We had a tradition that he would always close out the Human Services Summit. One year, he shared the story of his stepson Christopher who struggled with cystic fibrosis.
Jerry told us about all of the love and energy that he and his wife had devoted to giving Christopher a chance at a healthy life—and they did some amazing things for him.
He asked us to imagine what the world would be like if all children experienced such devotion. It was such a powerful moment. Jerry crystallized the importance of looking at clients like real people who deserve that immense dedication, fairness and equity.
What inspires your passion for public service—and for human services in particular?
I’ve always been very curious about how people, organizations and systems respond to a changing world.
What’s fascinating is that public service organizations face the toughest problems. From an economic standpoint, human services organizations are solving market failures—issues that can’t be solved by supply and demand economics or basic market forces.
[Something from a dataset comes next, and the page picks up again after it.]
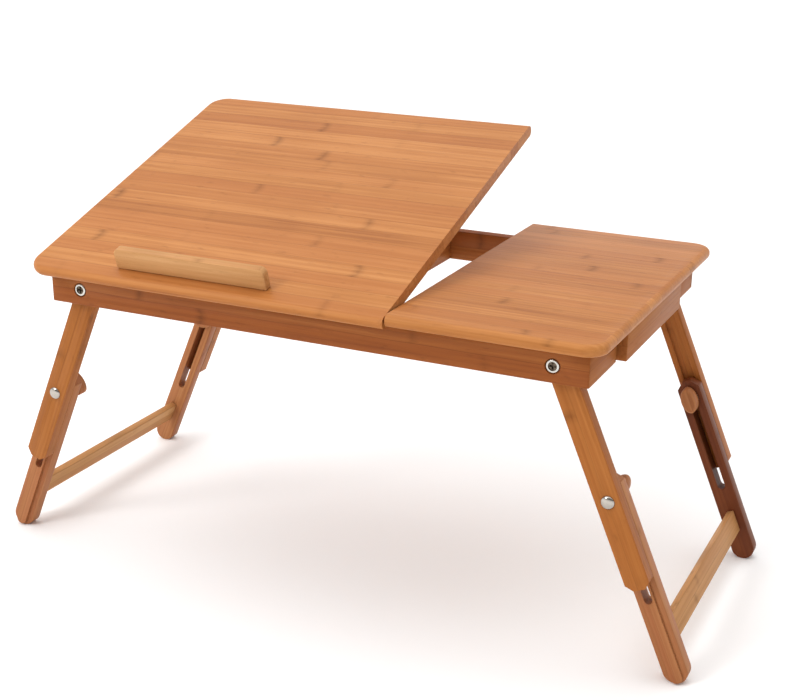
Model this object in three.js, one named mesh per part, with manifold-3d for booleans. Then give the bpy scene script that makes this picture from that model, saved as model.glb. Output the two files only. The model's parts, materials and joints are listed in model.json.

Responding takes continual innovation—trying to create new methods to solve tough human challenges. Making progress means adopting those new methods and forming them into practical, accessible solutions.
You played a key role in developing the Human Services Value Curve. Why is it such a powerful tool for human services leaders?
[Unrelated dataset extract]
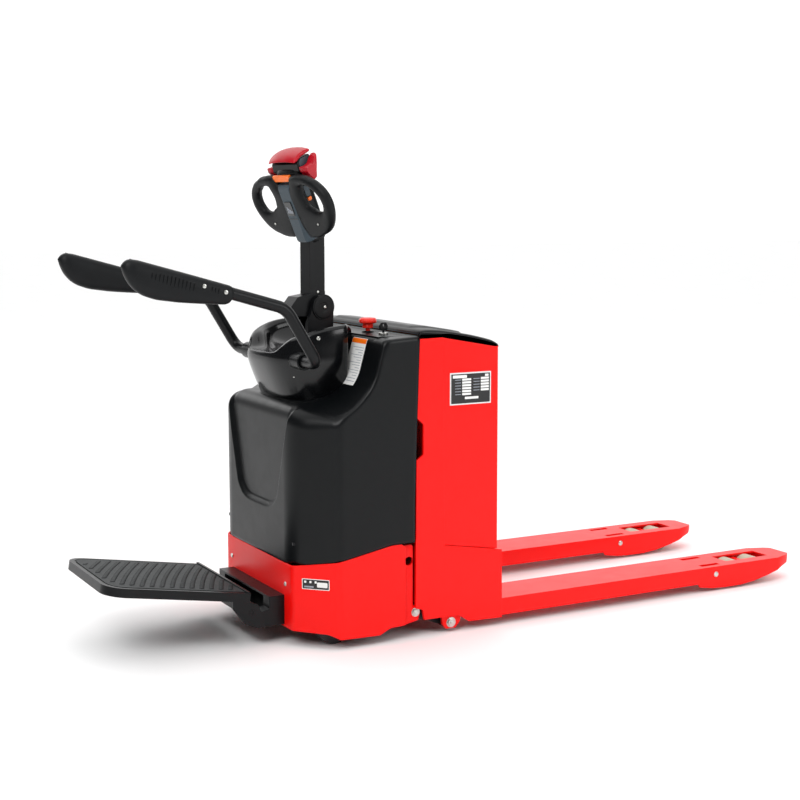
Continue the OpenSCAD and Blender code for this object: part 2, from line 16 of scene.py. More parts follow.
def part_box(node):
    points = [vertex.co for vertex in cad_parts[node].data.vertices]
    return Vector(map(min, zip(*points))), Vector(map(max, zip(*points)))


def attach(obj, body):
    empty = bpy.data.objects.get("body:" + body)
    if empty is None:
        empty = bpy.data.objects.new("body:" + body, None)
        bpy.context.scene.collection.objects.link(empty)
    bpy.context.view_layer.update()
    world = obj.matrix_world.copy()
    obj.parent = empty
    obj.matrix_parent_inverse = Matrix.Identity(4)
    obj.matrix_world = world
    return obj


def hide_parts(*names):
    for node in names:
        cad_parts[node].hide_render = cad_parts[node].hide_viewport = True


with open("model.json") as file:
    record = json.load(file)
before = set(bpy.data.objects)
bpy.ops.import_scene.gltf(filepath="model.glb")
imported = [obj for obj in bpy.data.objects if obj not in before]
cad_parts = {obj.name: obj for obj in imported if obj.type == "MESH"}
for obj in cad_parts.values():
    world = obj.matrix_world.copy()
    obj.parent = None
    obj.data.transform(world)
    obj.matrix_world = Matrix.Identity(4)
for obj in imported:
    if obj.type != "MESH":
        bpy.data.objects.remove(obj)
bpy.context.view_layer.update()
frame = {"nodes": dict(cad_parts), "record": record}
scene = bpy.context.scene

# ---------------------------------------------------------------- drawing frames and sizes
MM = 0.001
FORK_REACH = 1220
STEER_BACK = 440
HALF_W = 352
NOSE_X = 640
NOSE_HALF = 248
SKIRT_T = 6
ARM_HALF = 300
ARM_PIVOT = (-575, 828)
ARM_ELBOW = (-672, 990)
ARM_RISE = math.radians(16)
HEAD_LEAN = math.radians(24.8)
STEER_TURN = math.radians(8)
TREAD_TILT = math.radians(9.2)

box_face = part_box("fork_left")[1].x - FORK_REACH * MM
DATUM = Matrix.Translation((box_face, 0, 0)) @ Matrix.Scale(MM, 4)
STEERING = DATUM @ Matrix.Translation((-STEER_BACK, 0, 0)) @ Matrix.Rotation(STEER_TURN, 4, "Z")
HEAD = STEERING @ Matrix.Translation((-15, 0, 1200)) @ Matrix.Rotation(-HEAD_LEAN, 4, "Y")
TREAD = DATUM @ Matrix.Translation((-750, 0, 164)) @ Matrix.Rotation(TREAD_TILT, 4, "Y")
ROW = Matrix.Identity(4)
AIM = {  # turns local +Z to the named direction
    "-x": Matrix.Rotation(math.radians(-90), 4, "Y"),
    "+x": Matrix.Rotation(math.radians(90), 4, "Y"),
    "-y": Matrix.Rotation(math.radians(90), 4, "X"),
    "+y": Matrix.Rotation(math.radians(-90), 4, "X"),
    "+z": Matrix.Identity(4),
}
SIDES = {"left": 1, "right": -1}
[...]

The human services environment is full of complexity and crisis, which leaves little time for leaders to improve their organization. They are so focused on managing near-term complexity and it becomes difficult to take the long view.
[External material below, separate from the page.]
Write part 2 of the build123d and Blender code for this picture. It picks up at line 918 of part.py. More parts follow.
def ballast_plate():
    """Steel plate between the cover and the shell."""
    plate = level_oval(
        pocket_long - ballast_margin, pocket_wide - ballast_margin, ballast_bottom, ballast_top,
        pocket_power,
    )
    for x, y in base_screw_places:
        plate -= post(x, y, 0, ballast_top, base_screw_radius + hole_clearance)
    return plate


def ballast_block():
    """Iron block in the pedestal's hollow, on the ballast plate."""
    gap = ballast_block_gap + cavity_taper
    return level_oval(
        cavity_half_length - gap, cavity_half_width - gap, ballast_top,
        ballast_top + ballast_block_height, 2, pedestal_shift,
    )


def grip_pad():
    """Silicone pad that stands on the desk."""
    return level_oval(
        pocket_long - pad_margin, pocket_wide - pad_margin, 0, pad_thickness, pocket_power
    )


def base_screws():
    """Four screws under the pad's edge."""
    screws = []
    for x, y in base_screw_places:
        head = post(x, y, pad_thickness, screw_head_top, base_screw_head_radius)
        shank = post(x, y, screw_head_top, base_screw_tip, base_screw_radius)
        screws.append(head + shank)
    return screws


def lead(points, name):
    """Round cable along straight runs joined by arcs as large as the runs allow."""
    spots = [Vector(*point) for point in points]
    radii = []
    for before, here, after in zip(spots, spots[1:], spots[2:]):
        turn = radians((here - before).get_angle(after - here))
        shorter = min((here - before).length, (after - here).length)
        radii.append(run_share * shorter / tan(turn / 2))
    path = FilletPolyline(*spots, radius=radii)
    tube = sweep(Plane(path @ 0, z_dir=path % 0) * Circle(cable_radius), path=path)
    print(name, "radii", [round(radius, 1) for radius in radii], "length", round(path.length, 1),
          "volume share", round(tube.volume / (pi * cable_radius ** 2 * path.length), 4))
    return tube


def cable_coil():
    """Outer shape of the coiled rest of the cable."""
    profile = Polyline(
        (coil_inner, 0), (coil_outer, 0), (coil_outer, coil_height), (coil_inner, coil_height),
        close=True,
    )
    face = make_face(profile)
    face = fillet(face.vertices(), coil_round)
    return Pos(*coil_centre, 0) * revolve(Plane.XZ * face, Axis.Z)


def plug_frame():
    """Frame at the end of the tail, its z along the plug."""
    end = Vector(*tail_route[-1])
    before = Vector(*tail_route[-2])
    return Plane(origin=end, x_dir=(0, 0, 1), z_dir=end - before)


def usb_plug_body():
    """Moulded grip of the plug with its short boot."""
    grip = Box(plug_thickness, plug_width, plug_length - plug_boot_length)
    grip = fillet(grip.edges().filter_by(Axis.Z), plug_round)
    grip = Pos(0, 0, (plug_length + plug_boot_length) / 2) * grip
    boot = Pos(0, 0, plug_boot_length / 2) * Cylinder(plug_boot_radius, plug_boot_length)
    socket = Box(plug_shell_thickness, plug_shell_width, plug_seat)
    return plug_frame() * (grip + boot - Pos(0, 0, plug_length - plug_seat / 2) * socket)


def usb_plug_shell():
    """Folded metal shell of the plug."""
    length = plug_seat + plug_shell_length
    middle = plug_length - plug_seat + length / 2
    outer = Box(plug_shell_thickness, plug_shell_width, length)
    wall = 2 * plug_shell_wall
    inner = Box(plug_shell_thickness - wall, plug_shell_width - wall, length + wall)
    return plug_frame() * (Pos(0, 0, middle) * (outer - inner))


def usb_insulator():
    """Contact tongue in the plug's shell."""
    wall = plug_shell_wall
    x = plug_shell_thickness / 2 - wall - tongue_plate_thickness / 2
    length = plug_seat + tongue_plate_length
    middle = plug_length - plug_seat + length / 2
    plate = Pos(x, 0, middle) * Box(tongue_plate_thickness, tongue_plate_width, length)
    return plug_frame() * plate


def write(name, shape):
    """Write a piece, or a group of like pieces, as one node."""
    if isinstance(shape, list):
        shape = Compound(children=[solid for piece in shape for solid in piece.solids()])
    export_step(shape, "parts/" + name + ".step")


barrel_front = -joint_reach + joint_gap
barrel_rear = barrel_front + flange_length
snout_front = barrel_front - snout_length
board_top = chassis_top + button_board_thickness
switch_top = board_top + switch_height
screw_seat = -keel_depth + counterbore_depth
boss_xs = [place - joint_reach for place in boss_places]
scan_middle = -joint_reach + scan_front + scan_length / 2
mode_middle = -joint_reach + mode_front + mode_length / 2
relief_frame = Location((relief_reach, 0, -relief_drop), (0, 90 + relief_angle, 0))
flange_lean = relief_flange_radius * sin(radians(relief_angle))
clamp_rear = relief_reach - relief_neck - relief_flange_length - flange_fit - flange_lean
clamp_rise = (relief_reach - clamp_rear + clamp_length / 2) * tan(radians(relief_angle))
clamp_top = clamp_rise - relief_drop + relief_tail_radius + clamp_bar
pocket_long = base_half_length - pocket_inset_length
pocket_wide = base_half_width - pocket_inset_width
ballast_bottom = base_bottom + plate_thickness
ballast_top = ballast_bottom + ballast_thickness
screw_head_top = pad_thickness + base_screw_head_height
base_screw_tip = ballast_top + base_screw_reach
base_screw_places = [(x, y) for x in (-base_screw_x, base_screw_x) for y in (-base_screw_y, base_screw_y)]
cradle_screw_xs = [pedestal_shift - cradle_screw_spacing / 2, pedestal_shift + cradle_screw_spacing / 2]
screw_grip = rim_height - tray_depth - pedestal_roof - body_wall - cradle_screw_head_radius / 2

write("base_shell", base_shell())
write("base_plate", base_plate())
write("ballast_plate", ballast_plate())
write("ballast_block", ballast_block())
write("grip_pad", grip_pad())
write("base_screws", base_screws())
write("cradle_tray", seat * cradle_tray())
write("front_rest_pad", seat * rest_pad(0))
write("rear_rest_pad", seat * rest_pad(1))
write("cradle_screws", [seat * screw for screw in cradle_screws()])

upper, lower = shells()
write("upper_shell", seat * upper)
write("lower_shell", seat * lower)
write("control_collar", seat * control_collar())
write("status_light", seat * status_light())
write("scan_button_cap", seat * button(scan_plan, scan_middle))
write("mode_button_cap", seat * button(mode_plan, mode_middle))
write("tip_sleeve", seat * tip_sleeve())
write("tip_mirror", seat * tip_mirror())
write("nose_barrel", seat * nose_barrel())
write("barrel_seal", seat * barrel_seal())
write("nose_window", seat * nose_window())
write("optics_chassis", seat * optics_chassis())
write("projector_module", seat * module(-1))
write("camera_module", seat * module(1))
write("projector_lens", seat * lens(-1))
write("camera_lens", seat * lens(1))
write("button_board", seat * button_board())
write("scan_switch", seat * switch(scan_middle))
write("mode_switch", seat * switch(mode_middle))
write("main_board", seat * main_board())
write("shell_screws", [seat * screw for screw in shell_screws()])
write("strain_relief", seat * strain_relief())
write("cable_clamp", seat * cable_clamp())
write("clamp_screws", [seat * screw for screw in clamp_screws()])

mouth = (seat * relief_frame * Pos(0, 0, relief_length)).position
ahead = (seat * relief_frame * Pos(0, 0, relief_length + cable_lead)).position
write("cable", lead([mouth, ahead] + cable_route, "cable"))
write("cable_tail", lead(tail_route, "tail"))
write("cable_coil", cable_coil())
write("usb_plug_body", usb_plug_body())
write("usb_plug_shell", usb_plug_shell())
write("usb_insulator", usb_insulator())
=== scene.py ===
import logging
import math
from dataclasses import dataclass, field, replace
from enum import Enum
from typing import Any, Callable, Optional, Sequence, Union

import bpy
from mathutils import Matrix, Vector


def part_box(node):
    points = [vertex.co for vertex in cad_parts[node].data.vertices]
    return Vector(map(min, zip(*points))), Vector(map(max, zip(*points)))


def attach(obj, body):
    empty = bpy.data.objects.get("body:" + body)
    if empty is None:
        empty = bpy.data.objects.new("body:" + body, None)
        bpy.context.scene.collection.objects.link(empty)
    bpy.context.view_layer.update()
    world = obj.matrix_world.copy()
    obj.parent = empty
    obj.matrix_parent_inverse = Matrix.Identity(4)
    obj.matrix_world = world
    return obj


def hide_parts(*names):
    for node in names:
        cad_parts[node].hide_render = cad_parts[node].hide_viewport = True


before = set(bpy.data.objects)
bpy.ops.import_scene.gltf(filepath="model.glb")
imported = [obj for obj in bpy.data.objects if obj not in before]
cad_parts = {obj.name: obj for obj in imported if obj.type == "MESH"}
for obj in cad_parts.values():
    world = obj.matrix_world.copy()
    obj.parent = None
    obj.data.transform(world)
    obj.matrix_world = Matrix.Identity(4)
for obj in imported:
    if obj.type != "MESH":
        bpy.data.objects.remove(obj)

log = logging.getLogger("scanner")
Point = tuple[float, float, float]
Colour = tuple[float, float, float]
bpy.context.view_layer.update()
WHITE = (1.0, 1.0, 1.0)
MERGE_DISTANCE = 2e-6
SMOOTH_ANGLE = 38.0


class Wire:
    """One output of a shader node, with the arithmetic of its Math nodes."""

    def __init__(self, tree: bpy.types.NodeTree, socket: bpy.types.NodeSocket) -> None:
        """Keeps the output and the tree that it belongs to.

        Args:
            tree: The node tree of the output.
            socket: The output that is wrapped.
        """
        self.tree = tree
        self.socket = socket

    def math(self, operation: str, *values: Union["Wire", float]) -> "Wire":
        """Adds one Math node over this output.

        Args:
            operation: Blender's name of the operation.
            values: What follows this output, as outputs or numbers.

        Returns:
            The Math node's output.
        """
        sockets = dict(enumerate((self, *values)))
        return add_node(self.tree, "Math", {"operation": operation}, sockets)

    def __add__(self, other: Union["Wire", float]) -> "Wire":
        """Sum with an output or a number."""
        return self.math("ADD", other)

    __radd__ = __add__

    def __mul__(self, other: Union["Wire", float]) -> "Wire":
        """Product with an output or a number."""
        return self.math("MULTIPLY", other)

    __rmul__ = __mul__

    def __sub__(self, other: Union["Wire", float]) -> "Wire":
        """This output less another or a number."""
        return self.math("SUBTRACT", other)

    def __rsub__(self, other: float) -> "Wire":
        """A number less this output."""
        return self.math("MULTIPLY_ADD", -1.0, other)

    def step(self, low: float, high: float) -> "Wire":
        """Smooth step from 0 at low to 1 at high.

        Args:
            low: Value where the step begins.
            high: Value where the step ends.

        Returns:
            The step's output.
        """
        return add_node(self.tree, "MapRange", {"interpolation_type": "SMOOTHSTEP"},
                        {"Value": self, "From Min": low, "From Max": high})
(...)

The Human Services Value Curve is a framework that helps leaders cut through this complexity and chart a path to being more effective, efficient and outcome-focused.
It’s fantastic to see leaders around the world embracing the Human Services Value Curve as their guiding framework—their North Star—for citizen-focused organizational transformation.
What human services trends are you tracking?
I’m interested in the movement to leverage data and analytics to get better insight into how to create outcomes for people and communities.
With analytics, we can look across organizations and deep within them to understand which interventions are working, which are not, and then make continuous improvements on the mix of services that lead to better outcomes.
In some ways, data and analytics will be a forcing mechanism, in that the insights will break down organizational inertia. People won’t be able to rely on hunches anymore. They’ll need to act on what the data says really works.
What is your vision of human services delivery in 2020?
I see it becoming truly citizen centric. This is something we have talked about as a community, and I believe we will get there.
We understand now more than ever what drives outcomes for people. It’s not about silos or programs, but about creating and bundling services in ways that best fit with individuals’ and families’ needs.
Delivering these kinds of services will mean redesigning much of the status quo—across government levels and across sectors to eliminate organizational boundaries. Digital strategies will not only be tools for this progress, but also drivers of transformation.
How did your personal and professional background prepare you for your current role?
I’ve always been aware of the power of people, organizations and government to come together to do great things. When I was a teenager and my family hit on some hard times, we benefitted from the social safety network. I’ll never forget that.
Early in my career, I worked in government and saw the power of what we can accomplish together. I also saw the many ways government needs to transform for the future.
This interest drove me to go to graduate school and focus my studies at Harvard Kennedy School and later in my doctoral program around the issue of innovation and change in government.
You are a charismatic public speaker. Have you always been so comfortable in front of an audience?
Believe me, I’m as nervous as anyone! What I’ve learned through the years, though, is that the people who come to the summits are there to learn the leadership and management skills that will help them build a better world, and that gives me endless fuel and inspiration.
And one of the best ways to learn about new ideas is through stories. So when I’m talking about an innovation or business model, I always try to tie it to a story from that past that everyone can relate to. This engages people and makes a connection to what they can do in their own lives.
I am a history buff, and I love exploring those moments in history that are inflection points—times when big change happens and leaders must come together to realize new outcomes.
What is your favorite part of your job?
Everywhere I turn at Harvard, there are people way smarter than me working on some of the biggest challenges that the world is facing.
When I feel weighed down by the seemingly endless problems we face, I walk through the hallways at Harvard, see these people grinding day and night on solutions, and I am so hopeful for the future.
What’s your best piece of Harvard trivia?
The John Harvard statue in the middle of Harvard Yard is full of mystique. The inscription reads, “John Harvard, Founder, 1638.” But it’s actually the statue of three lies.
First, the truth is that there was no known portrait of John Harvard, so a student sat for the carving as a stand-in for John Harvard.
Second, John Harvard was not the founder of the university. It was actually founded by the Massachusetts Bay Colony. And third, the school was founded in 1636, not 1638.
But what is true, is that if you come to campus, you must remember to rub John Harvard’s foot and good luck will come your way. Just be sure to bring some hand sanitizer with you!